WORK TO DO: Pull every line containing the word "axes" from the records.

Object data in JSON:
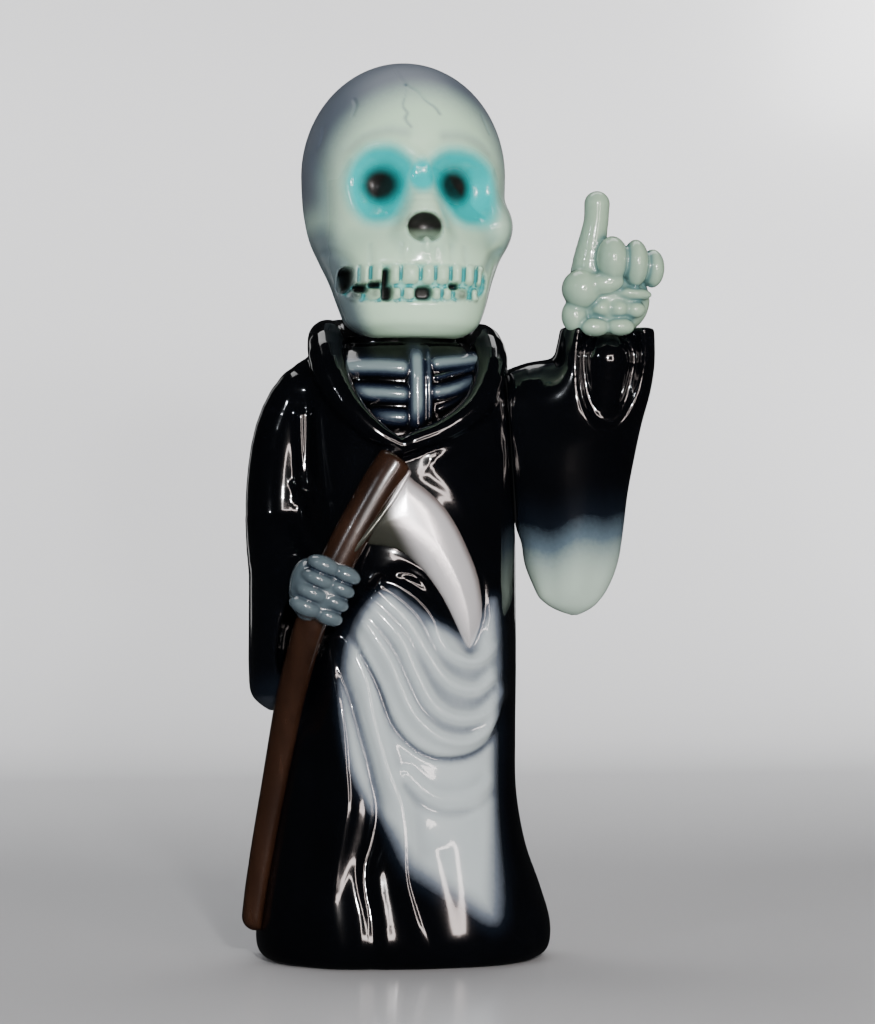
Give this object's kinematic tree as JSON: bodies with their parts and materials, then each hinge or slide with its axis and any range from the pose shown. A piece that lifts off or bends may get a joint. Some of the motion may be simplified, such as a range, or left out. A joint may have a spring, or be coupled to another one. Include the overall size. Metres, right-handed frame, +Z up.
{
  "type": "grim reaper figurine",
  "caption": "Glossy moulded grim reaper figurine: skull head, hooded black robe, scythe held against the front, raised left arm with a pointing forefinger.",
  "frame": {"origin": "middle of the flat underside, straight under the neck", "axes": "+Z up to the crown of the skull; the face and the front of the robe look along -Y; +X is the figure's own left, the side of the raised arm"},
  "size_m": [0.1115, 0.0691, 0.24],
  "materials": {
    "black_gloss": "airbrushed paint under a wet-looking gloss lacquer",
    "bone_gloss": "pale green-white moulded plastic, airbrushed, under a gloss lacquer"
  },
  "bodies": {
    "root": {"robe_body": "black_gloss", "skull_head": "bone_gloss", "raised_arm": "black_gloss"}
  },
  "joints": []
}
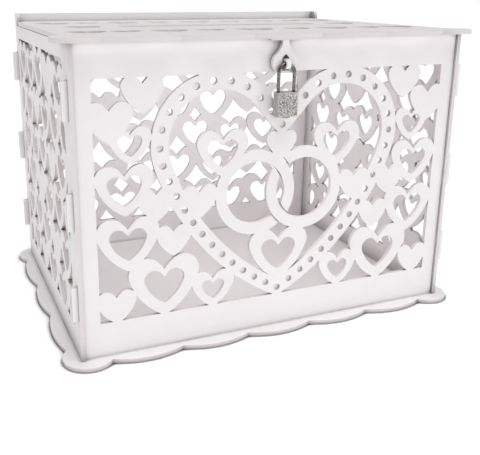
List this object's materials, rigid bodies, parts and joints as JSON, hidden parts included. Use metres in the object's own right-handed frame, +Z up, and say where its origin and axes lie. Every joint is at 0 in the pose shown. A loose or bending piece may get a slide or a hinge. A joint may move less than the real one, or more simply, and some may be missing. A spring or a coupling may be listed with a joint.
{
  "type": "wedding card box",
  "caption": "White pierced card box with scalloped base and hinged lid, heart fretwork walls, card slot, hasp and a small padlock that opens.",
  "frame": {"origin": "middle of the underside of the base plate", "axes": "+X to the right seen from the front, +Y to the rear, +Z up"},
  "size_m": [0.3122, 0.2362, 0.2196],
  "materials": {
    "white_board": "matte foamed sheet with clean cut edges",
    "case_nickel": "satin antique nickel",
    "hammered_plate": "hammered, sparkling",
    "shackle_steel": "polished wire",
    "plug_brass": "turned"
  },
  "bodies": {
    "box": {"base_plate": "white_board", "left_panel": "white_board", "right_panel": "white_board", "front_panel": "white_board", "back_panel": "white_board", "staple": "white_board"},
    "lid": {"lid_panel": "white_board", "hasp_tab": "white_board"},
    "shackle": {"padlock_shackle": "shackle_steel"},
    "case": {"padlock_case": "case_nickel", "padlock_face": "hammered_plate", "padlock_back": "hammered_plate", "plug_retainer": "plug_brass"},
    "plug": {"key_plug": "plug_brass"},
    "bolt": {"locking_bolt": "plug_brass"}
  },
  "joints": [
    {"name": "lid_hinge", "type": "hinge", "parent": "box", "child": "lid", "pos_m": [0, 0.0987, 0.2115], "axis": [-1, 0, 0], "range_deg": [0, 104]},
    {"name": "padlock_swing", "type": "hinge", "parent": "box", "child": "shackle", "pos_m": [-0.002, -0.1127, 0.19355], "axis": [-1, 0, 0], "range_deg": [0, 80]},
    {"name": "case_drop", "type": "slide", "parent": "shackle", "child": "case", "axis": [0, 0, -1], "range_m": [0, 0.005]},
    {"name": "key_turn", "type": "hinge", "parent": "case", "child": "plug", "pos_m": [-0.002, -0.1127, 0.1589], "axis": [0, 0, 1], "range_deg": [0, 90]},
    {"name": "bolt_slide", "type": "slide", "parent": "case", "child": "bolt", "axis": [-1, 0, 0], "range_m": [0, 0.002]}
  ],
  "couplings": [
    {"joint": "key_turn", "follows": "case_drop", "rad_per_m": 314.16},
    {"joint": "bolt_slide", "follows": "case_drop", "ratio": 0.4}
  ]
}
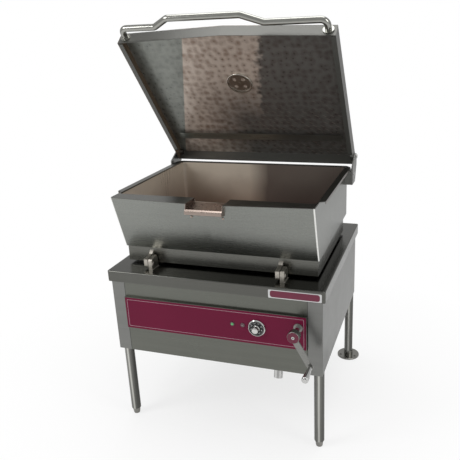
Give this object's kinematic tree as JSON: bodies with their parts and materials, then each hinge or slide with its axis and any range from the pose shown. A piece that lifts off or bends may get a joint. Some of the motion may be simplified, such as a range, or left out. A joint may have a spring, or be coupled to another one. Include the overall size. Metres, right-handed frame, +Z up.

TASK OUTPUT:
  "frame": {"origin": "middle of the flat underside, straight under the neck", "axes": "+Z up to the crown of the skull; the face and the front of the robe look along -Y; +X is the figure's own left, the side of the raised arm"},
List this object's materials, rigid bodies, parts and joints as JSON, hidden parts included. Use metres in the object's own right-handed frame, +Z up, and say where its origin and axes lie. Every joint is at 0 in the pose shown. A loose or bending piece may get a slide or a hinge. A joint may move less than the real one, or more simply, and some may be missing. A spring or a coupling may be listed with a joint.
  "frame": {"origin": "middle of the underside of the base plate", "axes": "+X to the right seen from the front, +Y to the rear, +Z up"},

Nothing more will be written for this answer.